Sixty percent of the study participants who have a disaster recovery program currently use automation and/or orchestration. These organizations have been able to reduce the mean time to identify, contain and recover from a data breach by more than 30 percent; reduce the average daily cost of a data breach by more than half; reduce the chance of disruption to material business operations by more than 20 percent, and reduce the likelihood of a data breach recurring by more than 30 percent.

“Our research over the last few years continues to confirm that the proactive steps business leaders and organizations are taking to protect and recover critical data are working,” said Ponemon Institute Chairman and Founder Larry Ponemon. “These actions can improve the bottom line, make businesses more efficient, and give customers more confidence to entrust the enterprise with their data.”

This study is a follow up to the Cost of a Data Breach study that Ponemon and IBM released earlier this year. That study found that healthcare data breach costs average $408 per record, the highest of any industry for the eighth straight year and three times higher than the cross-industry average of $148 per record. Last year, the average cost of $380 per record for a healthcare data breach.

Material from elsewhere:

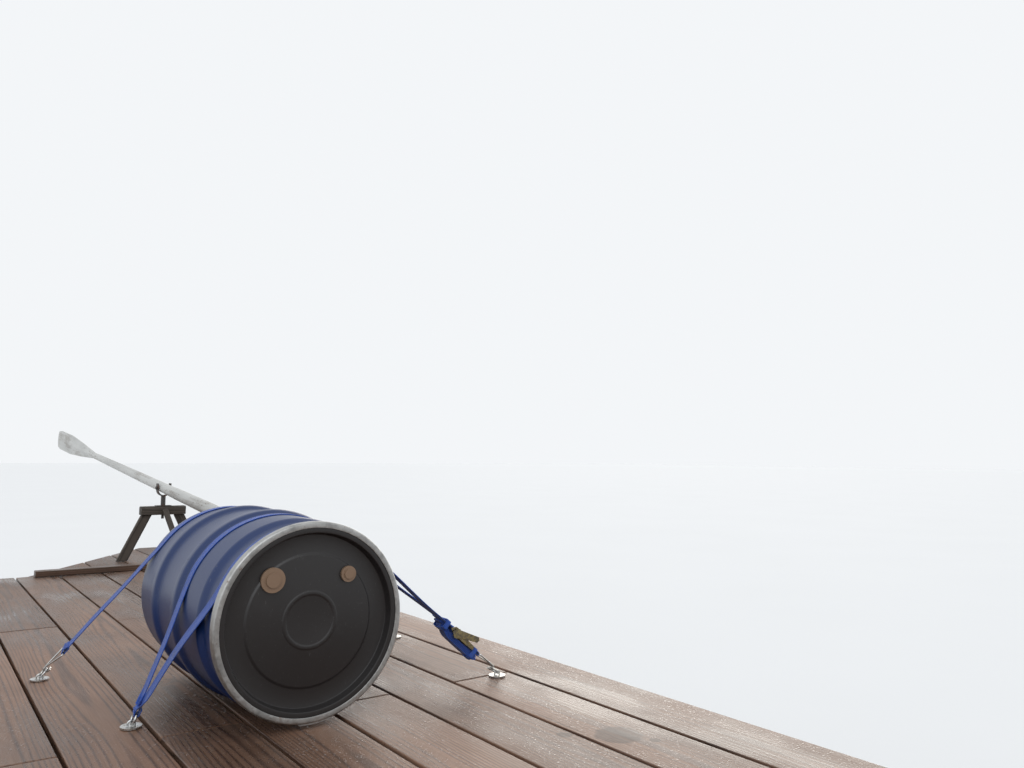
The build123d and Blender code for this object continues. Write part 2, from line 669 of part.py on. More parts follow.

The average cost of a data breach across industries and countries is $3.86 million, a 6.4 percent increase from 2017 and a nearly 10 percent net increase over the past five years.

The IBM-Ponemon study compared the cost of data breaches in different industries and regions. It found that data breaches are the costliest in the United States and the Middle East, and least costly in Brazil and India. 

One factor affecting data breach cost in the United States was the cost of lost business, which was $4.2 million, more than double the amount of “lost business costs” compared to any other region surveyed.

The study found that hidden costs in data breaches are difficult and expensive to manage. Based on interviews with nearly 500 companies that experienced a data breach, the study analyzed hundreds of cost factors surrounding a breach, from technical investigations and recovery, to notifications, legal and regulatory activities, and cost of lost business and reputation.

For mega breaches, the biggest expense category was costs associated with lost business, which the report estimated at nearly $118 million for breaches of 50 million records, almost a third of the total cost of a breach this size.